== EXERCISE DIRECTIONS ==
The data below must be copied in full and without any change.

== SOURCE MATERIAL ==
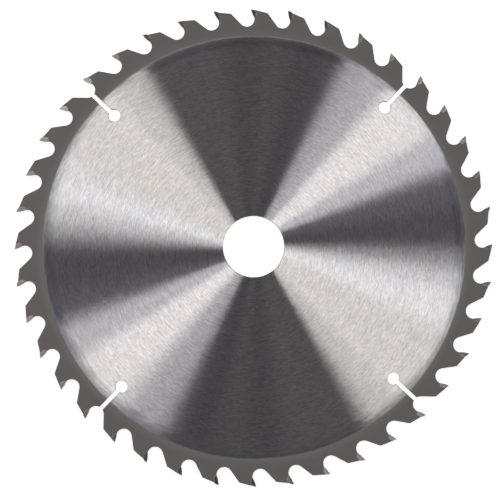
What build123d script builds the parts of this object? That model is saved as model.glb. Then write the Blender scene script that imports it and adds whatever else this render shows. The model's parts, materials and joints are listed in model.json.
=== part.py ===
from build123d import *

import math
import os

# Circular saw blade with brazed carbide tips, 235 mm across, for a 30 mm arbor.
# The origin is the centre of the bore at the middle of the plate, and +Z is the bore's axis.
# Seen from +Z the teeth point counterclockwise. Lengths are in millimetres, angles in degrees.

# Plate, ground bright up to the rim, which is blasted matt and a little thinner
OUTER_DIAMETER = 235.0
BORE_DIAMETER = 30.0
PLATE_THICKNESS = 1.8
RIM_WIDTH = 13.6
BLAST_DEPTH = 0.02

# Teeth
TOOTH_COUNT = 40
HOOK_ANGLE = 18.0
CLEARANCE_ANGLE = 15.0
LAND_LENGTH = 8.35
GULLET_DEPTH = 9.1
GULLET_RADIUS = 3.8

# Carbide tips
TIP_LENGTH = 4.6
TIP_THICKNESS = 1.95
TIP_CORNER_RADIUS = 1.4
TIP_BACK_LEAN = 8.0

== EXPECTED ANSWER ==
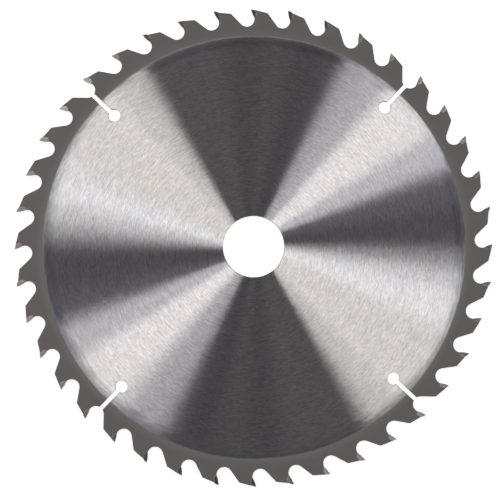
What build123d script builds the parts of this object? That model is saved as model.glb. Then write the Blender scene script that imports it and adds whatever else this render shows. The model's parts, materials and joints are listed in model.json.
=== part.py ===
from build123d import *

import math
import os

# Circular saw blade with brazed carbide tips, 235 mm across, for a 30 mm arbor.
# The origin is the centre of the bore at the middle of the plate, and +Z is the bore's axis.
# Seen from +Z the teeth point counterclockwise. Lengths are in millimetres, angles in degrees.

# Plate, ground bright up to the rim, which is blasted matt and a little thinner
OUTER_DIAMETER = 235.0
BORE_DIAMETER = 30.0
PLATE_THICKNESS = 1.8
RIM_WIDTH = 13.6
BLAST_DEPTH = 0.02

# Teeth
TOOTH_COUNT = 40
HOOK_ANGLE = 18.0
CLEARANCE_ANGLE = 15.0
LAND_LENGTH = 8.35
GULLET_DEPTH = 9.1
GULLET_RADIUS = 3.8

# Carbide tips
TIP_LENGTH = 4.6
TIP_THICKNESS = 1.95
TIP_CORNER_RADIUS = 1.4
TIP_BACK_LEAN = 8.0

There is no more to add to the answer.